The man driving the car pulled in front of me and came to a complete stop blocking me in with no way around him. He rolled his window down and was screaming at me. I could not get over the anger on his face or his reaction. The only words I could make out were, “Bitch, roll down your window. I sat there paralyzed, waiting for this man to move his car. He sat there for a good three minutes blocking the intersection and screaming. Jordan and her friend Raylee were in the backseat. The Bean kept saying, “Oh my God, mom! What do we do?” I told the girls to remain calm and stay out of sight. It occurred to me that this man would not move until he said his piece. I reluctantly rolled my window down halfway and was blasted with the total onslaught of his angry barrage.
He kept pointing to stop the sign I had been stopped at, called me a stupid bitch, a f****** wh***, and said I needed to look where I was going. Now dear reader, I admit I made a mistake, but we were nowhere near a collision. If anything, it was a minor inconvenience. I yelled, “Dude, I’m sorry! My mistake. Please just go. You’re blocking the intersection. Just go!” Without a pause in his angry barrage of swear words and name-calling, he flipped me off and called me a f****** c***. To my relief, he finally drove off with his middle finger flying out the window.
I was stunned, to say the least. I pulled through the intersection and looked nervously into my rearview mirror, half expecting to see this late model car with its angry driver pulling up behind me. The Bean asked what he had called me. I repeated what he had said; her response was, “Wow, why did he get so mad?” Raylee said, “I’ve never seen anyone that angry before. His eyes were scary.” I could not disagree with her. As I drove through the parking lot, I kept an eye out for that car and decided to park in an area with a lot of foot traffic.
Once parked, I sat with my hands on the wheel, trying to calm my frazzled nerves. The Bean and Raylee asked me repeatedly if I was okay. I told them I was; I just needed a minute to calm down. I had this overwhelming feeling that I could have been in grave danger and had two kids in the backseat. I can’t effectively communicate the level of rage that was on this guy’s face, and the hate-filled words he spewed made me feel somehow violated. It all seemed like such an exaggerated response to such a minor infraction. My bean gave me a big hug when I finally felt safe enough to get out of the car. She said she was sorry that man had called me such horrible names. I told her it wasn’t her fault, there was no need to apologize, and I just felt terrible for his dog that was riding in the backseat. I hoped he didn’t go home and take his anger out on the dog. I added, “maybe he feels better since he called me horrible names.” The Bean and Raylee hugged me, and Jordan told me I always look for the best in a situation. I’m not sure that is always accurate, but I appreciate the sentiment.
I have to admit that feeling of fear and vulnerability stuck with me all day. The day was filled with wonderful experiences, and my child and her friend were over the moon, but that man’s angry face and those ugly words stayed with me. The look of rage in his eye made me feel like he was capable of terrible things. I feel if I had said anything in anger or retaliation, he would have escalated to violence. That, dear reader, is a horrible feeling indeed.

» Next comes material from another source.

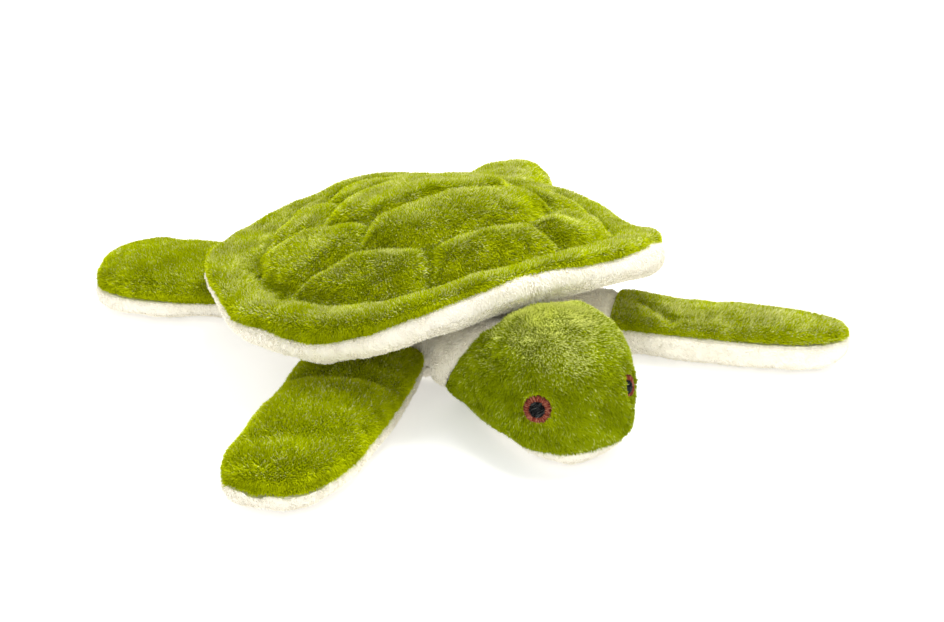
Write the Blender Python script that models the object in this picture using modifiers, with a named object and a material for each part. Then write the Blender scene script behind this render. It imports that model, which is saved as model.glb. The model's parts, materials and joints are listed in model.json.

When we returned home, The Bean told her dad all about her amazing day and her wonderful interactions with her favorite celebrities. I, on the other hand, responded with, “I got called a f****** c***.” Eric was astounded and then outraged. He told me if anyone ever got out of their car to come at me, I was to stay in my car, and if they posed a real threat and had a weapon, I was to run them down. I’m not sure I’m built that way, dear reader. I think if I had to defend my girl, instinct would kick in, but I don’t relish the thought of hurting anyone.
I’m still in shock over the incident. I’ve asked the girls repeatedly their perspectives on the ordeal. They both confirmed we were not close to colliding with the other car, I didn’t say or do anything aggressive, and my response was calm. Whatever this man is going through, I hope it gets better, and he doesn’t hurt anyone. As hard as I try, I can’t get his enraged face out of my head, and his ugly words make me feel vile. I’m not sure why this nasty incident sticks with me so strongly. I also have a hard time understanding such rage and ugliness. After that brief incident, I went on to meet some lovely people. I met dozens of kind, friendly, helpful, and considerate people. The crowd at the Comicon was one of the friendliest crowds I’ve ever seen. I try to focus on the good, but this brief negative interaction keeps sneaking into my thoughts. I hated feeling unsafe.
In this tumultuous time, stay safe, be smart, remain calm, be kind, try to focus on the positive, and keep washing your hands.